Мир доброжелательно пристрастный устанавливает, таким образом, совершенство, в котором задерживается. Вражеский мир в свойственном ему движении остановиться не может, что логично вытекает из его главной директивы. Это трудность онтичная, а не только повествовательная. И значит, равновесие антисказочной игры следует понимать особенным образом. Оно означает, что зла должно быть в антисказке столько же, что и добра, по той же самой причине, по которой может быть лишь столько пожара, сколько материалов для горения. Исчерпывание топлива, естественно, является обстоятельством всегда случайным. Вражеский мир должен, стало быть, сам подсыпать себе – своим мерзавцам – добра. Можно было бы на это возразить, что все же и мир сказки тайком подсыпает зла своим благородным обитателям. Это правда, но вызвано это, как мы показали, повествовательной потребностью, а не принципиальной.

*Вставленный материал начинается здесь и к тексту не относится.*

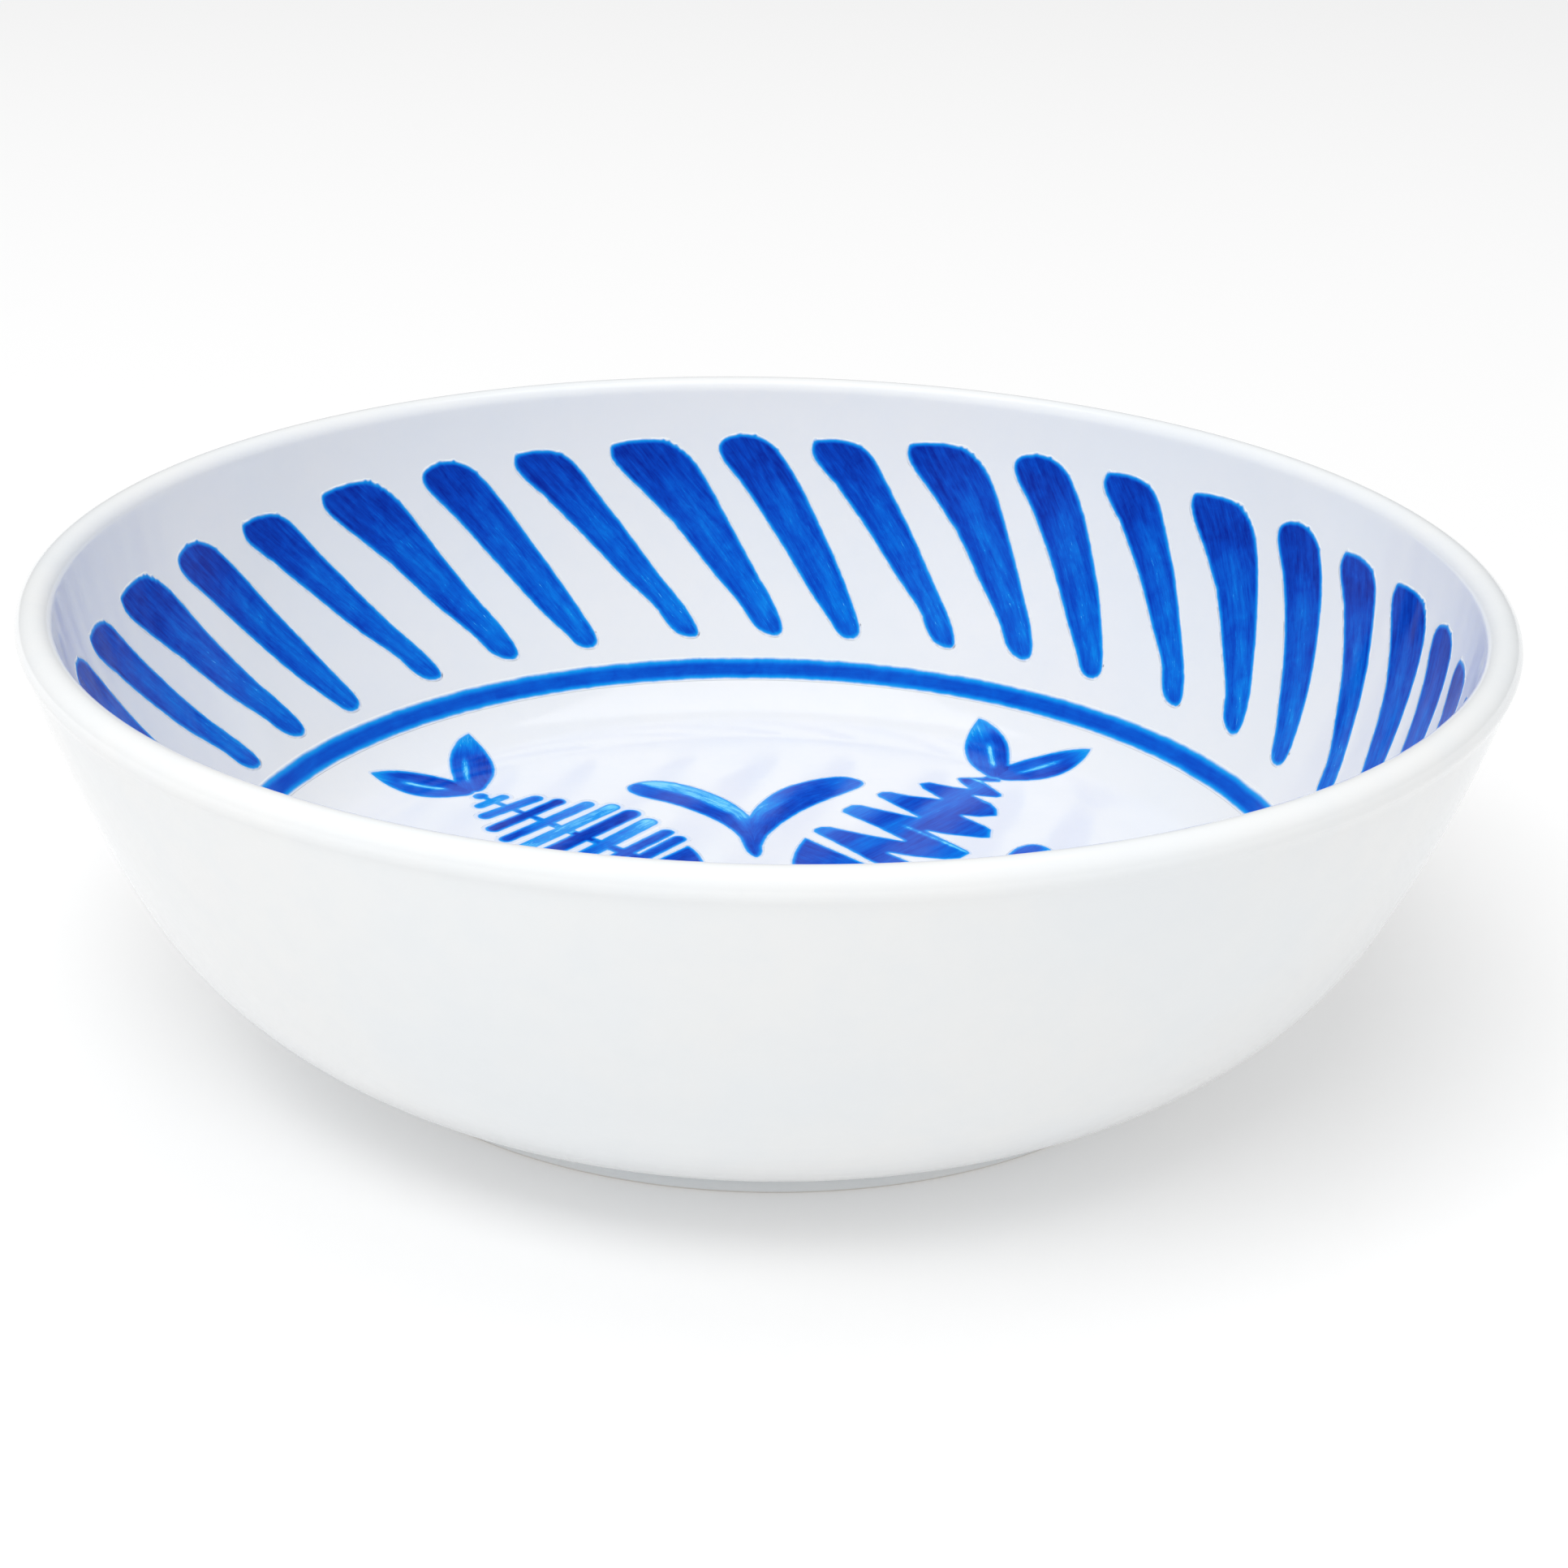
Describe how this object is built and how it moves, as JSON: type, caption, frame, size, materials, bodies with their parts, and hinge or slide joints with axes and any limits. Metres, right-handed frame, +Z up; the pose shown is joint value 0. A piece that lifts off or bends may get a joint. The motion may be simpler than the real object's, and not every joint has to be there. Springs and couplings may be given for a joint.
{
  "type": "serving bowl",
  "caption": "Round open serving bowl on a low foot ring, glazed white, with slanting blue brush strokes under the lip and painted fish and sprigs on the floor",
  "frame": {"origin": "centre of the circle on which the foot ring rests, on the table", "axes": "+Z up along the bowl's axis; +X to the right and -Y towards the viewer"},
  "size_m": [0.3, 0.3, 0.093],
  "materials": {
    "white_glaze": "gloss",
    "stroke_blue": "gloss",
    "line_blue": "gloss",
    "motif_blue": "gloss"
  },
  "bodies": {
    "root": {"bowl_body": "white_glaze", "foot_ring": "white_glaze", "rim_strokes_wide": "stroke_blue", "rim_strokes_medium": "stroke_blue", "rim_strokes_narrow": "stroke_blue", "well_line": "line_blue", "fishbone_heads": "motif_blue", "fishbone_ribs": "motif_blue", "fishbone_tails": "motif_blue", "zigzag_heads": "motif_blue", "zigzag_bodies": "motif_blue", "zigzag_tails": "motif_blue", "sprigs": "motif_blue"}
  },
  "joints": []
}
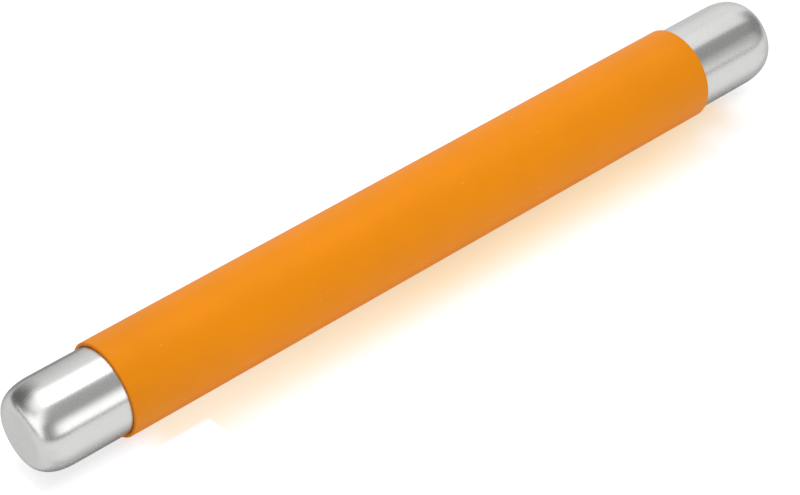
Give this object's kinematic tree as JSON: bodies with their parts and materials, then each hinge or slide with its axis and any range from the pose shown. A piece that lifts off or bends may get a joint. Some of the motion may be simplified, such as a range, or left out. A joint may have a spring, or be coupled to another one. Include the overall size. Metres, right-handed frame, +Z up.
{
  "type": "rolling pin",
  "caption": "Straight rolling pin for dough: a hollow steel body with rounded closed ends and a removable silicone sleeve.",
  "frame": {"origin": "centre of the pin's length, straight below its axis, on the surface that the pin lies on", "axes": "+X along the pin from its left end, which is nearest the camera, to its right end; +Z up; +Y away from the camera's side"},
  "size_m": [0.4, 0.042, 0.042],
  "materials": {
    "silicone": "matte moulded silicone, orange",
    "steel": "satin, brushed round the pin",
    "nylon": "matte, natural",
    "seal": "matte black rubber"
  },
  "bodies": {
    "pin_body": {"core_tube": "steel", "end_cup_left": "steel", "end_cup_right": "steel", "joint_ring_left": "nylon", "joint_ring_right": "nylon", "seal_left_outer": "seal", "seal_left_inner": "seal", "seal_right_inner": "seal", "seal_right_outer": "seal"},
    "sleeve": {"silicone_sleeve": "silicone"}
  },
  "joints": [
    {"name": "sleeve_slide", "type": "slide", "parent": "pin_body", "child": "sleeve", "axis": [1, 0, 0], "range_m": [-0.36, 0.366]}
  ]
}
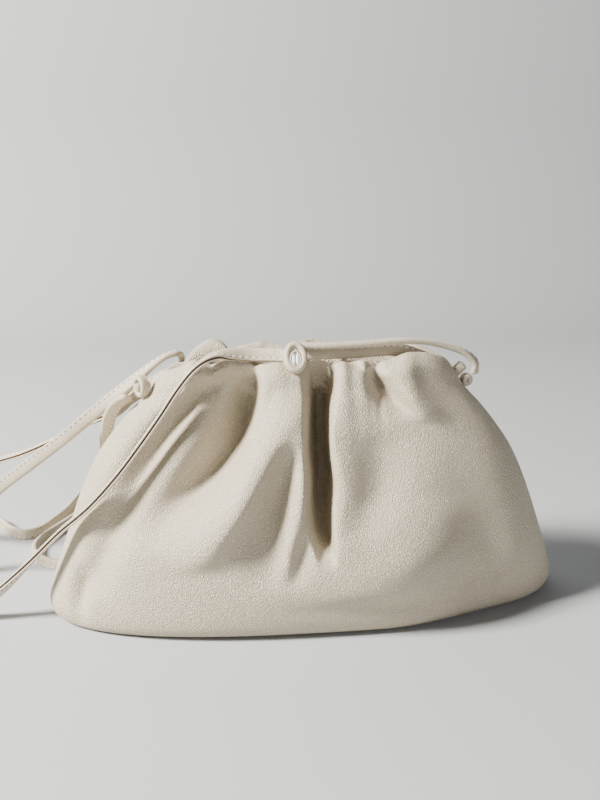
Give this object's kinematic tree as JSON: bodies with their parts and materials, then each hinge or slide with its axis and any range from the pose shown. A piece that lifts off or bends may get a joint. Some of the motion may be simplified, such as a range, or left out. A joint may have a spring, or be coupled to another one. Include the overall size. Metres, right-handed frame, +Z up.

Добрый мир справляется без зла, хотя тогда нет уже сказки; тем не менее, можно логично представить его себе как состояние. Зато злой мир отдан на присутствие в нем добра экзистенциально: он не может вообще без него существовать иначе, как в виде полного разложения поля боя, с последним антигероем, который оказался более хищным, чем все остальные, и поэтому их одолел. Итак, если представить себе даже такую ситуацию, то мы ни в коей мере не сможем принять, что этот герой чувствует себя отлично и будет с той поры жить долго и счастливо. Нонсенс такой формулировки поразителен. Герой этот будет делать все, что в его силах, чтобы найти следующие жертвы, а если их не найдет, ему не останется ничего другого, как состояние раздраженной ненасытности, ибо он не может делать то, для чего был создан. Таким образом, ультимативный триумф антигероя не может равняться его счастью.